╭─ Information provided

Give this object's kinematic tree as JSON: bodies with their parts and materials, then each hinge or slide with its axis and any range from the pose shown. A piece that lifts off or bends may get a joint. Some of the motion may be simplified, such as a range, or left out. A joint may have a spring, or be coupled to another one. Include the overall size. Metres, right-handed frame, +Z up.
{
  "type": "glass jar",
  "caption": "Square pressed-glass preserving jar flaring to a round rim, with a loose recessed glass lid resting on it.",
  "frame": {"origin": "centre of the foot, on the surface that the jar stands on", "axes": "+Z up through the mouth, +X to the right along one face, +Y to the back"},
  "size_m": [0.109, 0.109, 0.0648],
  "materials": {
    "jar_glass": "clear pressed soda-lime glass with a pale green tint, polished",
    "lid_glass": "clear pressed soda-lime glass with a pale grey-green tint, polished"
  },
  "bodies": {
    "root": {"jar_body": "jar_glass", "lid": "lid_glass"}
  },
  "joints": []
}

╰─
╭─ Information provided

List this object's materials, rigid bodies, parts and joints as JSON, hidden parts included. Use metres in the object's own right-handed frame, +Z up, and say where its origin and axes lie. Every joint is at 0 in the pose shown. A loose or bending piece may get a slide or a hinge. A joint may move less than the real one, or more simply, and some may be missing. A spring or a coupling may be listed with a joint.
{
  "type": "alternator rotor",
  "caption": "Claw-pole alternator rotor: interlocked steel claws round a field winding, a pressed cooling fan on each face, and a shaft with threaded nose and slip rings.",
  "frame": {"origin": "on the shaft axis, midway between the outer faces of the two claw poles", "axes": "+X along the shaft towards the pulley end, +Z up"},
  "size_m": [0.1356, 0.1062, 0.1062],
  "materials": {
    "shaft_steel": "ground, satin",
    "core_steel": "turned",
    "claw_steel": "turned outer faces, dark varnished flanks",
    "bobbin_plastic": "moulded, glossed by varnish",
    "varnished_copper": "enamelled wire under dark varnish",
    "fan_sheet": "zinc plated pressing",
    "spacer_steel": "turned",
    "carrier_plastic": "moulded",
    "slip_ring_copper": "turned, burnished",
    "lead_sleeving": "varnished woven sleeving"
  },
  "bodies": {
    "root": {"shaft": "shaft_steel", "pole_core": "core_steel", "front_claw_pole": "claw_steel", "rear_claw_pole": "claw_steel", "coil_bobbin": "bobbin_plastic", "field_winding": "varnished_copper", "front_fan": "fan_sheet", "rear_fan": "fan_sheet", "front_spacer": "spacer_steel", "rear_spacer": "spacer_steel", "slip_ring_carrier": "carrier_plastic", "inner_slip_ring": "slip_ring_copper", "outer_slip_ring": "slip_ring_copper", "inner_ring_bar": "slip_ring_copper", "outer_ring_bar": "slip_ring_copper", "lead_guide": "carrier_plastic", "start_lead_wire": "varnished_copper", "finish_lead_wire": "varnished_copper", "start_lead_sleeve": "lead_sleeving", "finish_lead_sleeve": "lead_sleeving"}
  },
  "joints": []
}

╰─

Your instructions -
State how many lines in the entries above include the word "axes"; reply with the number alone.

Problem solution -
3